§ **WHAT IS NEEDED**: Set down word for word each line from the start of the listing through the line that contains "# The sprays", both included.

§ **Scripts that build objects**:
• • • • •

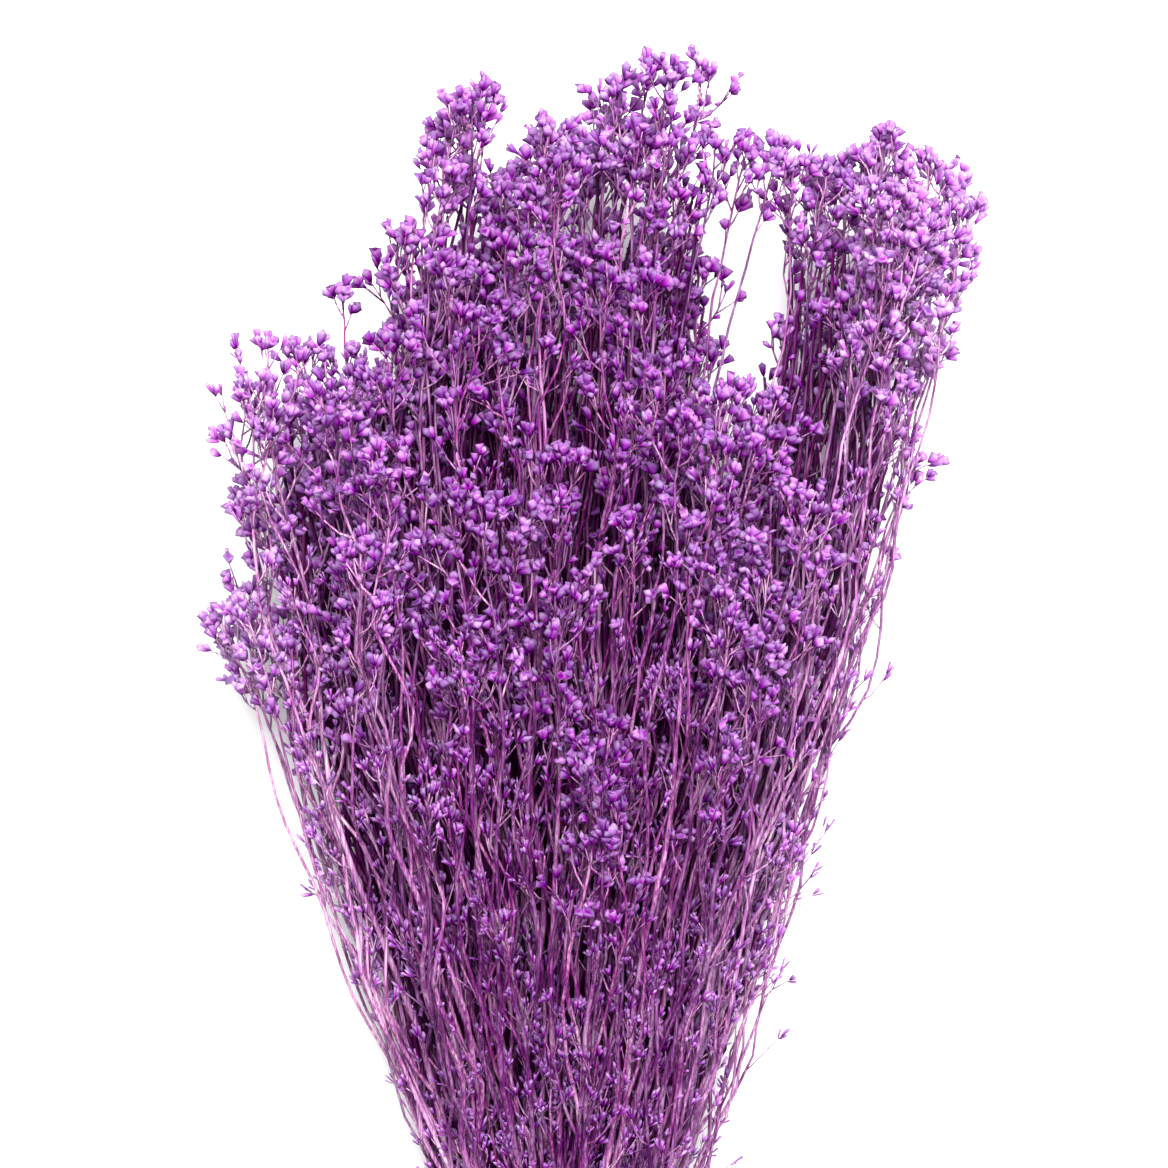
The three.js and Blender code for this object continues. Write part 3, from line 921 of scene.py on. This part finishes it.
def twine_material():
    """Fibrous jute, each ply in its own tone."""
    m = Nodes("jute_twine")
    _, tone, _, _ = m.tint()
    fibres = m.noise(2200, detail=5, roughness=0.7)
    strewn = m.stirred(fibres, m.noise(260, detail=2), 0.6)
    colour = m.ramp(strewn, [
        (0.3, (0.20, 0.11, 0.045)), (0.5, (0.42, 0.26, 0.12)), (0.75, (0.66, 0.48, 0.28)),
    ])
    m.set(m.shader, {
        "Base Color": m.shifted(colour, value=m.line(tone, 0.25, 0.87)),
        "Roughness": m.line(fibres, 0.2, 0.75),
        "Normal": m.bump(strewn, 0.0003, 0.9),
        "Specular IOR Level": 0.2,
    })
    return m.material


# The sprays

GROWTH_SEED = 4217
PAINTED_LIGHT_SIDES = 0.85       # painted light: how much paler the colour is at the far sides, and so darker towards the middle
PAINTED_LIGHT_TIPS = 0.42        # and on the tallest shoots, also painted light
PAINTED_LIGHT_TIPS_FROM = (420, 510)  # heights of the tips over which it grows paler
SPRAY_FADE = 0.12           # the most that a spray is paler or darker as a whole
SHOOT_FADE = 0.1
BACK_POD_PAINTED_SHADE = 0.4            # painted shade: how much darker the pods behind are


def build_sprays():
    """One piece for each spray of the part's source."""
    sprays, taken = plan_sprays()
    add_thin_shoots(sprays, taken)
    add_placed_shoots(sprays)
    add_back_shoots(sprays)
    materials = [stem_material(), pod_material()]
    for i, shoots in enumerate(sprays):
        rng = np.random.default_rng([GROWTH_SEED, i])
        growth = Growth()
        strays = Strays(rng)
        spray_fade = rng.uniform(-SPRAY_FADE, SPRAY_FADE)
        for shoot in shoots:
            # Painted light: the colour is paler at the far sides and on the tallest tips, darker
            # towards the middle.
            painted_light = PAINTED_LIGHT_SIDES * shoot.place[0] ** 2
            painted_light += PAINTED_LIGHT_TIPS * smooth_step(shoot.tip, *PAINTED_LIGHT_TIPS_FROM)
            fade_and_painted_shading = np.clip(painted_light + spray_fade + rng.normal(0, SHOOT_FADE), 0, 1)
            grow_shoot(growth, shoot, strays, rng, fade_and_painted_shading - BACK_POD_PAINTED_SHADE * (shoot.kind == "back"))
        parts = [(*limbs_mesh(limbs, sides), 0) for (_, sides), limbs in growth.limbs.items()]
        parts.append((*pods_mesh(growth.pods, rng), 1))
        piece = make_piece(f"dyed_spray_{i + 1:02d}", parts, materials)
        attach(piece, "root")
        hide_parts(f"spray_{i + 1:02d}")


# The tie: a twine of two plies, wound round the stems and knotted

PLY_RADIUS = 0.53
PLY_OFFSET = 0.46
PLY_TWIST = 5.2             # length of one full twist
PLY_SIDES = 6
PLY_CAP = 0.3               # how far its ends are rounded out, in radii
WINDING_RADIUS = 11.95      # of the twine's middle
WINDING_STEP = 0.5          # between the rings of a ply
STEPS_A_TURN = 60
KNOT_ANGLE = 0.42           # over which the ends of the winding rise to the knot
KNOT_LIFT = 1.95
KNOT_SIZE = (0.8, 0.85, 0.75)
KNOT_STEPS = 90
KNOT_PLACE = (0, 0, WINDING_RADIUS + KNOT_LIFT)
FREE_END = ((0.5, 0.5, 0.3), (3, 2.4, 0.6), (5.5, 5.5, 0), (8, 9, -1.6), (9.5, 13, -2.2))
CURVE_STEPS = 12            # between two corners of a free end
NO_START = (0.3, 0.2, 0.93)     # a direction in which no path of the twine starts
TWINE_SEED = 52
FUZZ = dict(count=300, length=(0.7, 2.4), radius=0.035, off=0.7, stray=0.5)
FRAY = dict(count=7, length=(1.2, 2.6), radius=0.06, inside=0.3, spread=0.25, stray=0.3)
FIBRE = dict(points=4, sides=3, bend=0.25, taper=0.4)


def evenly(path, step):
    """Points at even steps along a path."""
    run = np.concatenate([[0], np.cumsum(np.linalg.norm(np.diff(path, axis=0), axis=1))])
    at = np.linspace(0, run[-1], int(run[-1] / step) + 2)
    return np.stack([np.interp(at, run, path[:, k]) for k in range(3)], 1)


def smooth_path(corners):
    """A smooth curve through some corners."""
    corners = np.array(corners, float)
    before = 2 * corners[0] - corners[1]
    after = 2 * corners[-1] - corners[-2]
    padded = np.vstack([before, corners, after])
    t = np.linspace(0, 1, CURVE_STEPS, endpoint=False)[:, None]
    parts = []
    for a, b, c, d in zip(padded, padded[1:], padded[2:], padded[3:]):
        cubic = 2 * a - 5 * b + 4 * c - d + t * (3 * (b - c) + d - a)
        parts.append(b + 0.5 * t * (c - a + t * cubic))
    return np.vstack([*parts, corners[-1:]])


def round_tie(path):
    """Turns a path that is made at the top of the tie to where the knot is."""
    x, y, z = path.T
    cos = math.cos(KNOT_TURN)
    sin = math.sin(KNOT_TURN)
    return np.stack([x * cos + z * sin, y, TIE_HEIGHT + z * cos - x * sin], 1)


def winding_path():
    """The turns round the stems. Both ends rise to the knot."""
    turns = TWINE_TURNS - 1
    angle = np.linspace(0, FULL_TURN * turns, STEPS_A_TURN * turns)
    settled = smooth_step(np.minimum(angle, angle[-1] - angle) / KNOT_ANGLE, 0, 1)
    along = TWINE_PITCH * (angle / FULL_TURN - turns / 2) * settled
    radius = WINDING_RADIUS + KNOT_LIFT * (1 - settled**3)
    return np.stack([radius * np.sin(angle), along, radius * np.cos(angle)], 1)


def knot_path():
    """A trefoil knot."""
    t = np.linspace(0, FULL_TURN, KNOT_STEPS)
    x = np.sin(t) + 2 * np.sin(2 * t)
    y = np.cos(t) - 2 * np.cos(2 * t)
    z = -np.sin(3 * t)
    return np.stack([x, y, z], 1) * KNOT_SIZE + KNOT_PLACE


def twine_paths():
    """The twine's middle lines: the winding, the knot and the two free ends."""
    ends = [smooth_path(FREE_END) * (side, 1, 1) + KNOT_PLACE for side in (-1, 1)]
    paths = (winding_path(), knot_path(), *ends)
    return [round_tie(evenly(path, WINDING_STEP)) for path in paths]


def frames_along(path):
    """The directions ahead, across and over at each point, without a twist."""
    ahead = unit(np.gradient(path, axis=0))
    across = np.empty_like(path)
    across[0] = unit(np.cross(ahead[0], NO_START))
    for k in range(1, len(path)):
        across[k] = unit(across[k - 1] - ahead[k] * (across[k - 1] @ ahead[k]))
    return ahead, across, np.cross(ahead, across)


def twisted_plies(path):
    """The middle lines of the two plies that wind round a path."""
    _, across, over = frames_along(path)
    turn = (FULL_TURN * WINDING_STEP / PLY_TWIST * np.arange(len(path)))[:, None]
    offset = PLY_OFFSET * (np.cos(turn) * across + np.sin(turn) * over)
    return path + offset, path - offset


def ply_mesh(path, tone):
    """A tube along one ply, as (vertices, faces, tint, material index)."""
    ahead, across, over = frames_along(path)
    angles = (FULL_TURN * np.arange(PLY_SIDES) / PLY_SIDES)[:, None]
    ring = across[:, None] * np.cos(angles) + over[:, None] * np.sin(angles)
    body = path[:, None] + PLY_RADIUS * ring
    cap = PLY_CAP * PLY_RADIUS * ahead
    start = path[:1] - cap[:1]
    end = path[-1:] + cap[-1:]
    tint = np.tile((0, tone, 0, 1.0), (len(path) * PLY_SIDES + 2, 1))
    return (*joined(start[None], body[None], end[None], tint), 0)


def loose_fibres(paths, rng):
    """The fuzz on the winding and the frayed free ends."""
    fibres = []
    winding = paths[0]
    ahead, _, _ = frames_along(winding)
    for k in rng.integers(0, len(winding), FUZZ["count"]):
        out = outwards(ahead[k], rng.uniform(0, FULL_TURN))
        lean = unit(out + rng.normal(0, FUZZ["stray"], 3))
        start = winding[k] + FUZZ["off"] * out
        fibres.append((start, lean, rng.uniform(*FUZZ["length"]), FUZZ["radius"]))
    for path in paths[2:]:
        way = unit(path[-1] - path[-3])
        for _ in range(FRAY["count"]):
            lean = unit(way + rng.normal(0, FRAY["stray"], 3))
            start = path[-1] - FRAY["inside"] * way + rng.normal(0, FRAY["spread"], 3)
            fibres.append((start, lean, rng.uniform(*FRAY["length"]), FRAY["radius"]))
    limbs = []
    t = np.linspace(0, 1, FIBRE["points"])[:, None]
    for start, lean, length, radius in fibres:
        bend = rng.normal(0, FIBRE["bend"], 3)
        points = start + length * (t * lean + t * t * bend)
        radii = np.linspace(radius, FIBRE["taper"] * radius, FIBRE["points"])
        limbs.append((points, radii, (rng.random(), 0, False)))
    return (*limbs_mesh(limbs, FIBRE["sides"]), 0)


def build_tie():
    """The twine with its fuzz and its frayed ends, as one piece."""
    rng = np.random.default_rng(TWINE_SEED)
    paths = twine_paths()
    plies = [ply for path in paths for ply in twisted_plies(path)]
    parts = [ply_mesh(ply, rng.random()) for ply in plies]
    parts.append(loose_fibres(paths, rng))
    piece = make_piece("twine_tie", parts, [twine_material()])
    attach(piece, "root")
    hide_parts("tie")


# The stage, in metres

SURFACE_SIZE = 14
SKY_STRENGTH = 0.56
KEY = dict(place=(0.2, 0.75, 1.75), target=(0, 0.05, 0), size=1.6, energy=108)
EYE = (8, 334.6, 1362)      # the camera, in the tie's frame: it looks straight down
LENS = 118.0
SENSOR = 36.0


def build_surface():
    mesh = bpy.data.meshes.new("surface")
    half = SURFACE_SIZE / 2
    corners = [(-half, -half, 0), (half, -half, 0), (half, half, 0), (-half, half, 0)]
    mesh.from_pydata(corners, [], [(0, 1, 2, 3)])
    surface = bpy.data.objects.new("surface", mesh)
    bpy.context.scene.collection.objects.link(surface)
    pale = Nodes("pale_surface")
    pale.set(pale.shader, {
        "Base Color": (0.93, 0.93, 0.93, 1), "Roughness": 0.9, "Specular IOR Level": 0.1,
        "Emission Color": (1, 1, 1, 1), "Emission Strength": 0.04,
    })
    mesh.materials.append(pale.material)


def build_light():
    world = bpy.data.worlds.new("soft")
    bpy.context.scene.world = world
    world.use_nodes = True
    sky = world.node_tree.nodes["Background"]
    sky.inputs["Color"].default_value = (1, 1, 1, 1)
    sky.inputs["Strength"].default_value = SKY_STRENGTH
    lamp = bpy.data.lights.new("key", "AREA")
    lamp.shape = "DISK"
    lamp.size = KEY["size"]
    lamp.energy = KEY["energy"]
    key = bpy.data.objects.new("key", lamp)
    bpy.context.scene.collection.objects.link(key)
    key.location = KEY["place"]
    way = Vector(KEY["target"]) - Vector(KEY["place"])
    key.rotation_euler = way.to_track_quat("-Z", "Y").to_euler()


def build_camera():
    camera = bpy.data.cameras.new("camera")
    camera.lens = LENS
    camera.sensor_width = SENSOR
    eye = bpy.data.objects.new("camera", camera)
    bpy.context.scene.collection.objects.link(eye)
    eye.location = Vector(np.array(EYE) * MM + TIE_PLACE)
    bpy.context.scene.camera = eye
    bpy.context.scene.view_settings.view_transform = "Standard"


build_sprays()
build_tie()
build_surface()
build_light()
build_camera()
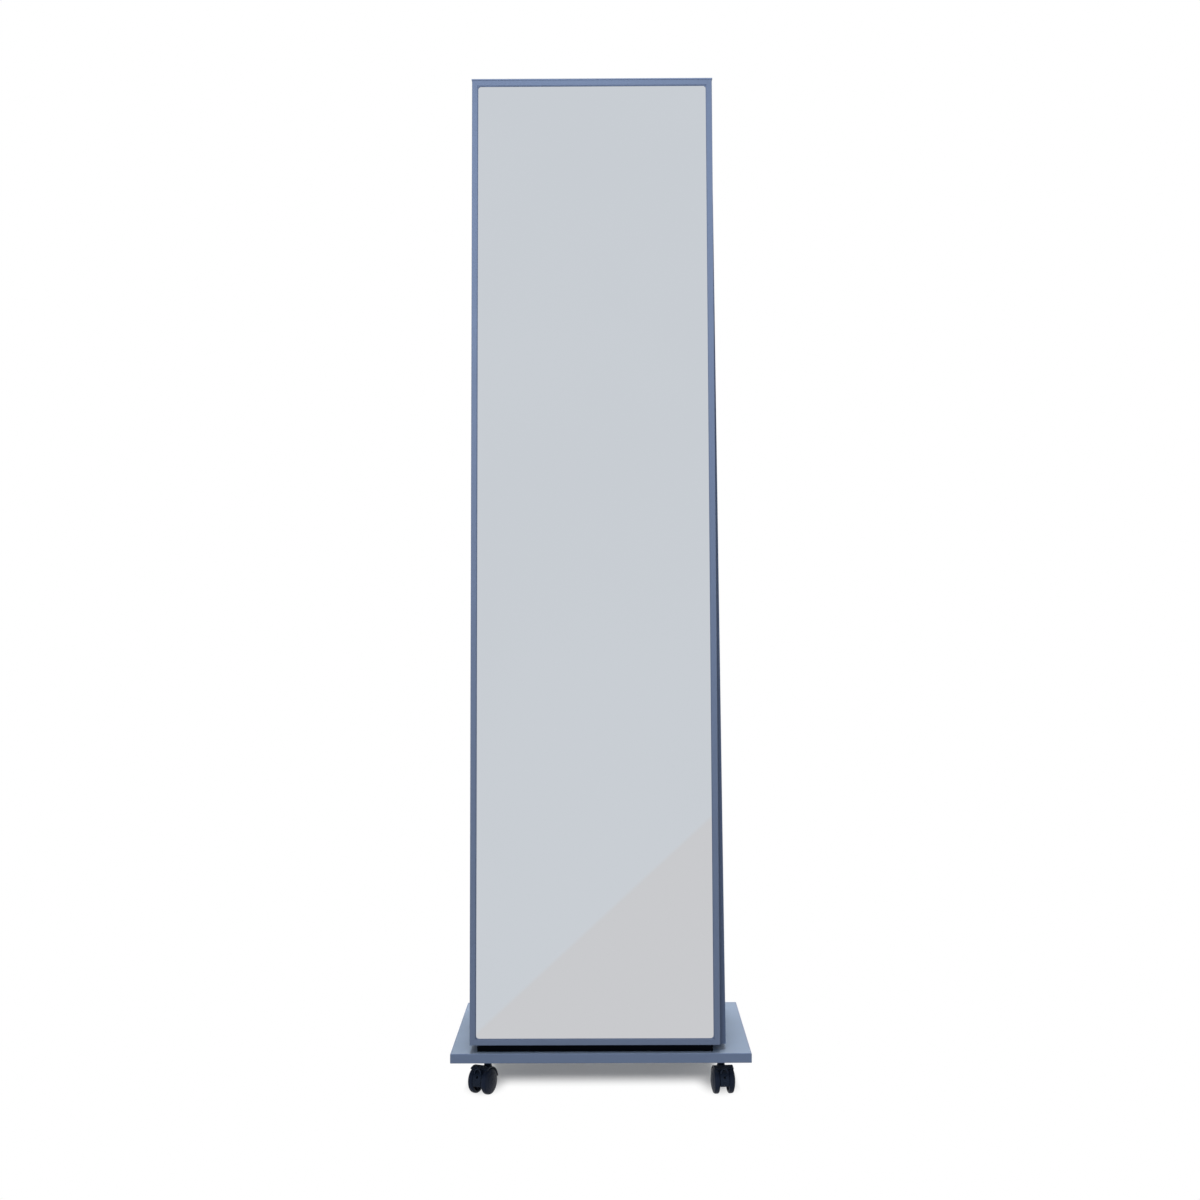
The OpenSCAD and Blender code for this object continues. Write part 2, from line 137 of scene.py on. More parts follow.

• • • • •

§ **RESPONSE TO THE TASK**:
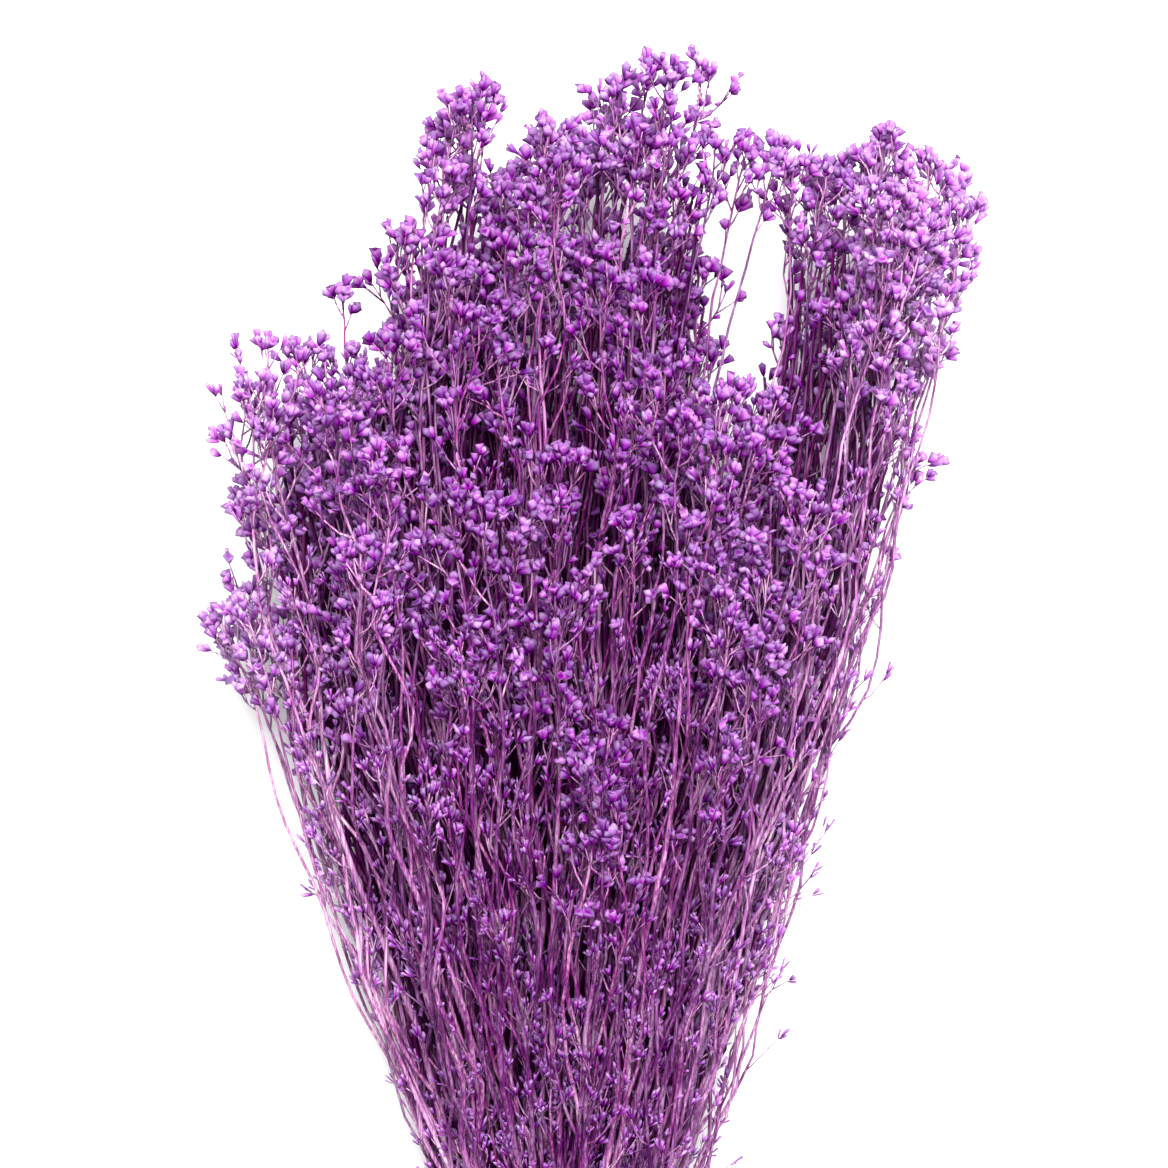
The three.js and Blender code for this object continues. Write part 3, from line 921 of scene.py on. This part finishes it.
def twine_material():
    """Fibrous jute, each ply in its own tone."""
    m = Nodes("jute_twine")
    _, tone, _, _ = m.tint()
    fibres = m.noise(2200, detail=5, roughness=0.7)
    strewn = m.stirred(fibres, m.noise(260, detail=2), 0.6)
    colour = m.ramp(strewn, [
        (0.3, (0.20, 0.11, 0.045)), (0.5, (0.42, 0.26, 0.12)), (0.75, (0.66, 0.48, 0.28)),
    ])
    m.set(m.shader, {
        "Base Color": m.shifted(colour, value=m.line(tone, 0.25, 0.87)),
        "Roughness": m.line(fibres, 0.2, 0.75),
        "Normal": m.bump(strewn, 0.0003, 0.9),
        "Specular IOR Level": 0.2,
    })
    return m.material


# The sprays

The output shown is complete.